I gave my boyfriend/husband my passcode for my phone, not because I trust him to be mature about what he finds, but because I know he’d never remember it.
interview tip #86
be honest when asked about yourself
[later]
interviewer: so tell me about yourself
me: not without my lawyer present
Which cellphone carrier drops the most calls?
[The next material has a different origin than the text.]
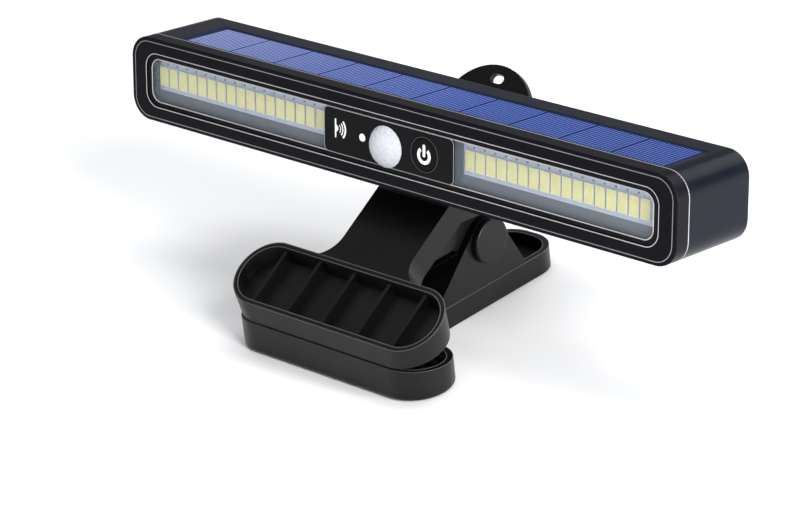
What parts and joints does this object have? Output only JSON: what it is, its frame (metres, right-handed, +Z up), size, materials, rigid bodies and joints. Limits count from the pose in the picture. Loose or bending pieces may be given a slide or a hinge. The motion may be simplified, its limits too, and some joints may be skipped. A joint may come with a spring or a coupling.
{
  "type": "clip-on solar LED light bar",
  "caption": "Slim solar LED light bar with motion sensor dome and push button, tilting on a sprung clamp with wide jaws and a hanging ear.",
  "frame": {"origin": "on the clamp's flat underside, midway across it, under the throat of the jaws", "axes": "+Z up, X along the bar, the lamp and the jaws face -Y"},
  "size_m": [0.2, 0.088, 0.0673],
  "materials": {
    "case_black": "satin moulded",
    "bezel_black": "semi-gloss moulded",
    "clamp_black": "fine satin texture",
    "seal_rubber": "matt",
    "clear_cover": "clear moulded polycarbonate",
    "panel_black": "high gloss",
    "dome_white": "milky, faceted",
    "indicator_white": "milky",
    "button_black": "satin",
    "led_yellow": "phosphor gel",
    "board_white": "white solder mask",
    "tray_grey": "satin moulded",
    "board_green": "solder mask",
    "chip_black": "moulded epoxy",
    "sensor_can": "plated",
    "switch_grey": "moulded",
    "cell_wrap": "shrink sleeve",
    "nickel": "nickel strip",
    "lead_insulation": "smooth",
    "solar_board": "laminate",
    "solar_cell": "silicon with printed fingers",
    "clear_resin": "clear cast resin",
    "steel": "zinc plated",
    "spring_steel": "drawn wire"
  },
  "bodies": {
    "clamp": {"lower_lever": "clamp_black", "pivot_pin": "steel", "pivot_caps": "clamp_black", "torsion_spring": "spring_steel"},
    "arm": {"upper_lever": "clamp_black", "tilt_bolt": "steel", "tilt_nut": "steel"},
    "lamp": {"housing": "case_black", "front_bezel": "bezel_black", "lens_seal": "seal_rubber", "window_lens": "clear_cover", "centre_panel": "panel_black", "pir_dome": "dome_white", "pir_sensor": "sensor_can", "indicator_lens": "indicator_white", "indicator_led": "indicator_white", "tact_switch": "switch_grey", "led_board_left": "board_white", "led_board_right": "board_white", "leds_left": "led_yellow", "leds_right": "led_yellow", "led_tray_left": "tray_grey", "led_tray_right": "tray_grey", "main_board": "board_green", "board_chips": "chip_black", "battery_cell": "cell_wrap", "battery_contacts": "nickel", "battery_cradle": "tray_grey", "solar_leads": "lead_insulation", "battery_leads": "lead_insulation", "solar_base": "solar_board", "solar_cells": "solar_cell", "solar_resin": "clear_resin", "case_screws": "steel"},
    "button": {"power_button": "button_black"}
  },
  "joints": [
    {"name": "clamp_open", "type": "hinge", "parent": "clamp", "child": "arm", "pos_m": [0, 0.024, 0.0195], "axis": [-1, 0, 0], "range_deg": [0, 28], "stiffness_Nm_per_rad": 0.6, "springref_deg": -51.57, "deforming": ["torsion_spring"]},
    {"name": "lamp_tilt", "type": "hinge", "parent": "arm", "child": "lamp", "pos_m": [0, 0.01653, 0.03628], "axis": [1, 0, 0], "range_deg": [-10, 30]},
    {"name": "button_press", "type": "slide", "parent": "lamp", "child": "button", "axis": [0, 0.9885, -0.1513], "range_m": [0, 0.0006], "stiffness_N_per_m": 600, "springref_m": -0.0008}
  ]
}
I need to get one for my mom.
TSA agent: I’m sorry we don’t allow liquids over 3.4 ounces
me: ok I’ll finish it here [drenches myself with Axe deodorant]
Exterminator: I can’t do anything about it.
Me: but I’m infested.
Exterminator: look! you’re the one who chose to have this many kids.
.@rickygervais Ricky, if you can get Twitter to verify me, you will be the first atheist allowed into heaven.
No one makes more observations than a child sharing a stall with his mother inside a public restroom.
date: I wrote a book on lions
me: *mouthful of pasta* wouldn’t paper have been easier?
every time i go to karaoke i tell myself ok. you are not a good singer. no need to be a hero. and then one and a half beers in im like “i am gonna do Video Games by Lana Del Rey so good i end war”
I know that when my husband gets home late tonight he’s going to eat all the chips so this leaves me with no choice but to eat all the chips first
so apparently it’s still a dui even if youre the birthday boy
Heading to an estate sale to collect some cool stuff for my estate sale when I die.
*Jesus multiplies a loaf of bread for the masses*
From the back: Actually I’m gluten free now.
Jesus: ughhh, someone get me a fish
my perfume shop will have selections like eau de fresh bread, eau de sizzling bacon or eau de piping hot coffee
I fantasize about you, but I also fantasize about the day I’ll show someone up in a dance battle, so it’s not saying much.
99% of celebrating your birthday as an adult just consists of texting back “thanks so much ❤️”.